**DATA SECTION**
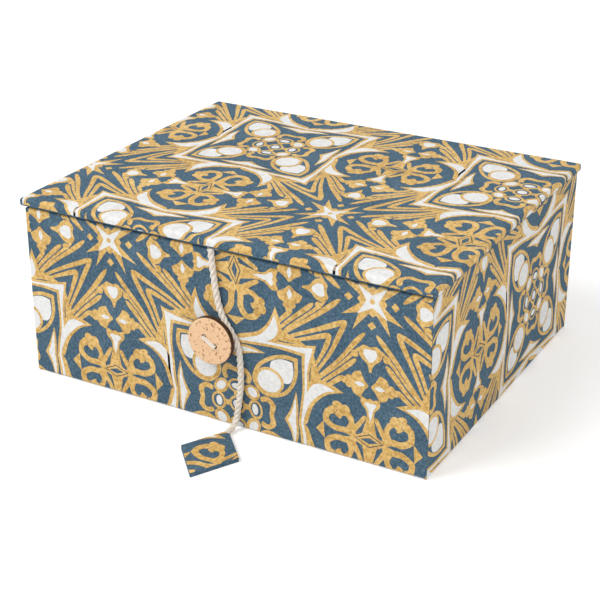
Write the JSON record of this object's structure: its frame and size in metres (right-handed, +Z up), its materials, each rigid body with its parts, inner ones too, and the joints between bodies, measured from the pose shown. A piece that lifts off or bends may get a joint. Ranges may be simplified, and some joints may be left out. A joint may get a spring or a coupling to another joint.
{
  "type": "keepsake box",
  "caption": "Rectangular rigid-board keepsake box covered in printed paper, with a paper-hinged lid, a sewn button on the front and a cord that hooks behind it and ends in a diamond tag.",
  "frame": {"origin": "centre of the flat underside of the box, on the table it stands on", "axes": "+Z up through the lid, +X to the right along the long side, -Y out of the front face with the button"},
  "size_m": [0.203, 0.2093, 0.0868],
  "materials": {
    "board": "matt grey board",
    "printed_paper": "matt handmade paper printed in blue, gold and white",
    "lining_paper": "matt plain dark paper",
    "coconut": "satin, with a dark rim",
    "thread": "matt twisted thread",
    "cotton": "matt twisted cotton cord",
    "tag_paper": "matt card covered in the printed paper"
  },
  "bodies": {
    "box": {"bottom_board": "board", "front_board": "board", "back_board": "board", "left_board": "board", "right_board": "board", "front_paper": "printed_paper", "back_paper": "printed_paper", "left_paper": "printed_paper", "right_paper": "printed_paper", "base_paper": "printed_paper", "front_lining": "lining_paper", "back_lining": "lining_paper", "left_lining": "lining_paper", "right_lining": "lining_paper", "floor_lining": "lining_paper", "inner_hinge_wall": "lining_paper", "button": "coconut", "button_thread": "thread"},
    "lid": {"lid_board": "board", "lid_cover": "printed_paper", "lid_lining": "lining_paper", "inner_hinge_lid": "lining_paper", "cord_tail": "cotton"},
    "hanging_cord": {"cord": "cotton", "cord_foot": "cotton"},
    "tag": {"tag_front": "tag_paper", "tag_back": "tag_paper"}
  },
  "joints": [
    {"name": "lid_hinge", "type": "hinge", "parent": "box", "child": "lid", "pos_m": [0, 0.08225, 0.0824], "axis": [-1, 0, 0], "range_deg": [0, 180], "deforming": ["cord", "cord_foot"]},
    {"name": "cord_swing", "type": "hinge", "parent": "lid", "child": "hanging_cord", "pos_m": [0, -0.0835, 0.0806], "axis": [-1, 0, 0], "range_deg": [-90, 0]},
    {"name": "tag_swing", "type": "hinge", "parent": "hanging_cord", "child": "tag", "pos_m": [0.0098, -0.0838, 0.0015], "axis": [-1, 0, 0], "range_deg": [-90, 0]}
  ],
  "couplings": [
    {"joint": "cord_swing", "follows": "lid_hinge", "ratio": -0.5},
    {"joint": "tag_swing", "follows": "lid_hinge", "ratio": -0.5}
  ]
}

**EXERCISE**
Reproduce every line of the data verbatim.

**THE COMPLETED TASK**
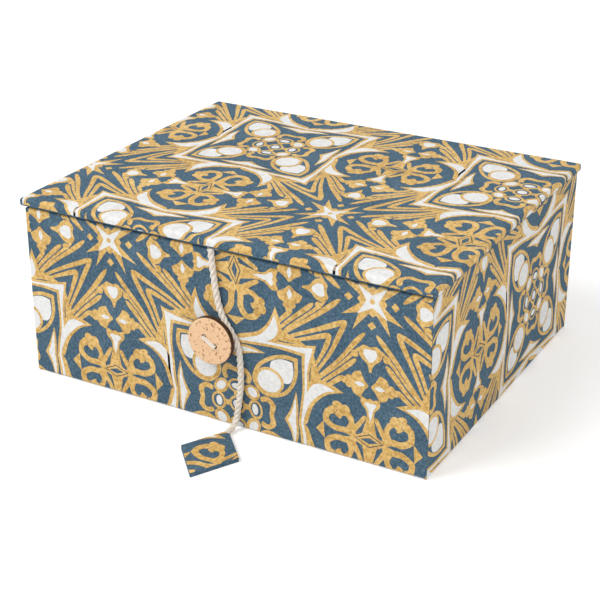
Write the JSON record of this object's structure: its frame and size in metres (right-handed, +Z up), its materials, each rigid body with its parts, inner ones too, and the joints between bodies, measured from the pose shown. A piece that lifts off or bends may get a joint. Ranges may be simplified, and some joints may be left out. A joint may get a spring or a coupling to another joint.
{
  "type": "keepsake box",
  "caption": "Rectangular rigid-board keepsake box covered in printed paper, with a paper-hinged lid, a sewn button on the front and a cord that hooks behind it and ends in a diamond tag.",
  "frame": {"origin": "centre of the flat underside of the box, on the table it stands on", "axes": "+Z up through the lid, +X to the right along the long side, -Y out of the front face with the button"},
  "size_m": [0.203, 0.2093, 0.0868],
  "materials": {
    "board": "matt grey board",
    "printed_paper": "matt handmade paper printed in blue, gold and white",
    "lining_paper": "matt plain dark paper",
    "coconut": "satin, with a dark rim",
    "thread": "matt twisted thread",
    "cotton": "matt twisted cotton cord",
    "tag_paper": "matt card covered in the printed paper"
  },
  "bodies": {
    "box": {"bottom_board": "board", "front_board": "board", "back_board": "board", "left_board": "board", "right_board": "board", "front_paper": "printed_paper", "back_paper": "printed_paper", "left_paper": "printed_paper", "right_paper": "printed_paper", "base_paper": "printed_paper", "front_lining": "lining_paper", "back_lining": "lining_paper", "left_lining": "lining_paper", "right_lining": "lining_paper", "floor_lining": "lining_paper", "inner_hinge_wall": "lining_paper", "button": "coconut", "button_thread": "thread"},
    "lid": {"lid_board": "board", "lid_cover": "printed_paper", "lid_lining": "lining_paper", "inner_hinge_lid": "lining_paper", "cord_tail": "cotton"},
    "hanging_cord": {"cord": "cotton", "cord_foot": "cotton"},
    "tag": {"tag_front": "tag_paper", "tag_back": "tag_paper"}
  },
  "joints": [
    {"name": "lid_hinge", "type": "hinge", "parent": "box", "child": "lid", "pos_m": [0, 0.08225, 0.0824], "axis": [-1, 0, 0], "range_deg": [0, 180], "deforming": ["cord", "cord_foot"]},
    {"name": "cord_swing", "type": "hinge", "parent": "lid", "child": "hanging_cord", "pos_m": [0, -0.0835, 0.0806], "axis": [-1, 0, 0], "range_deg": [-90, 0]},
    {"name": "tag_swing", "type": "hinge", "parent": "hanging_cord", "child": "tag", "pos_m": [0.0098, -0.0838, 0.0015], "axis": [-1, 0, 0], "range_deg": [-90, 0]}
  ],
  "couplings": [
    {"joint": "cord_swing", "follows": "lid_hinge", "ratio": -0.5},
    {"joint": "tag_swing", "follows": "lid_hinge", "ratio": -0.5}
  ]
}